Of course, this kind of patchwork self repair is universal. Adulthood is a fiction that each person builds to fill in the gaps in their child selves. But it’s always interesting to observe how our interests reflect ourselves, and Arsenal has been just such a red and white mirror.
Arsenal played beautiful football. Artistically satisfying, with brio and verve to the brim. That won them many games, some of them against the best teams in the world. And year upon year, other teams would best them to the title. Teams that played grim, harsh, unrelenting football. Teams that played beautiful football like Arsenal but with a wolf edge, a beauty whose nose had been sanded flush by the grindstone.
I have some accomplishments that plenty of actors and writers spend whole careers shy of. I’ve seen my books on the shelf at Barnes & Noble and public libraries. I’ve been in an award nomination slate with the actor who played Q in Star Trek(neither of us won it). I’ve had work published by the writer who invented the word ‘cyberpunk.’ Currently, I make a living performing and teaching Shakespeare.
But there’s a feeling that I ascended one step, lifted my foot to take the second, and found my toe against a wall. Plenty have clawed their way through such an impediment. But I may suffer from an abundance of ruth. My claws may not be keen enough for the task.

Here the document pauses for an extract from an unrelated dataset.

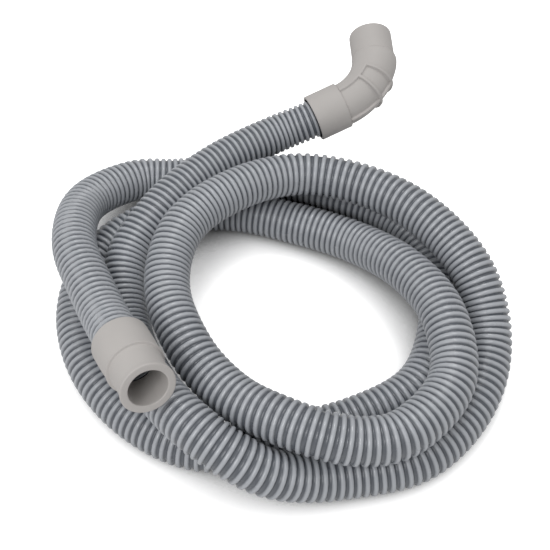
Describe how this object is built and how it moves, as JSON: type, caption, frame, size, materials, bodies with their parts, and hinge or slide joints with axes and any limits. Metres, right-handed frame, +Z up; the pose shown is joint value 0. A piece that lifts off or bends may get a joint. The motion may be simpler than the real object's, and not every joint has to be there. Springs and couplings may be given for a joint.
{
  "type": "washing machine drain hose",
  "caption": "Corrugated drain hose in a loose coil, with a straight rubber cuff at one end and a ribbed rubber elbow at the other.",
  "frame": {"origin": "middle of the footprint of the whole object, on the floor", "axes": "+Z up, +Y away from the viewer towards the elbow, +X to the right"},
  "size_m": [0.2809, 0.324, 0.0929],
  "materials": {
    "hose": "satin",
    "rubber": "matte"
  },
  "bodies": {
    "root": {"corrugated_hose": "hose", "straight_cuff": "rubber", "elbow_cuff": "rubber"}
  },
  "joints": []
}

Arsenal taught me something else, though. Winning isn’t all killer instinct and aggression. Those qualities may be overhyped in society nowadays. This title didn’t spring fully formed from the ground when the team sharpened their teeth one day. You can trace this path back a decade and see a foundation laid brick by brick.
Mikel Arteta’s arrival as a player in 2011, setting himself up to know the team and learn the skills he’d bring back when he returned as a coach. Signing Mesut Özil in 2013(I still remember exactly where I was), a signal that Arsenal was serious about bringing in the top tier. Aaron Ramsey returning from an injury that would’ve rung the death knell of most careers, and having one of the most heroic seasons I’ve ever seen from an athlete.
All of that led to Arsenal lifting the FA Cup in 2014. It wasn’t the Premier League, but it was a major achievement and a sorely needed celebration. They reclaimed that prize several more times in following years. They’d hoisted themselves to a new level. Those victories laid the foundation upon which the new team could be built. This year’s league triumph could never have happened without the longer, slower work of prior years, and above all, without patience.
Patience is something I have. My fangs may not be the sharpest, but they dig and hold and don’t chip. At times I take a circuitous route. At times, when a sensible person would turn right and walk a mile, I turn left and walk around the world to the same spot.
Arsenal have helped me realize that instead of emotionally flensing myself for not having the qualities I don’t have, I need to build my strategies around the ones I do have. I don’t have a final conclusion to this because, like Arsenal, I’m not at the end of the path, I’m in the middle. There’s plenty of steps ahead, steps to experiment, to build, to play, and to dream.
And then, in the midst of writing this long piece, the Knicks took that title they were pushing towards when I put the first words down. Maybe there’ll be a part two. We’ll see. There’s always more space to play down the path.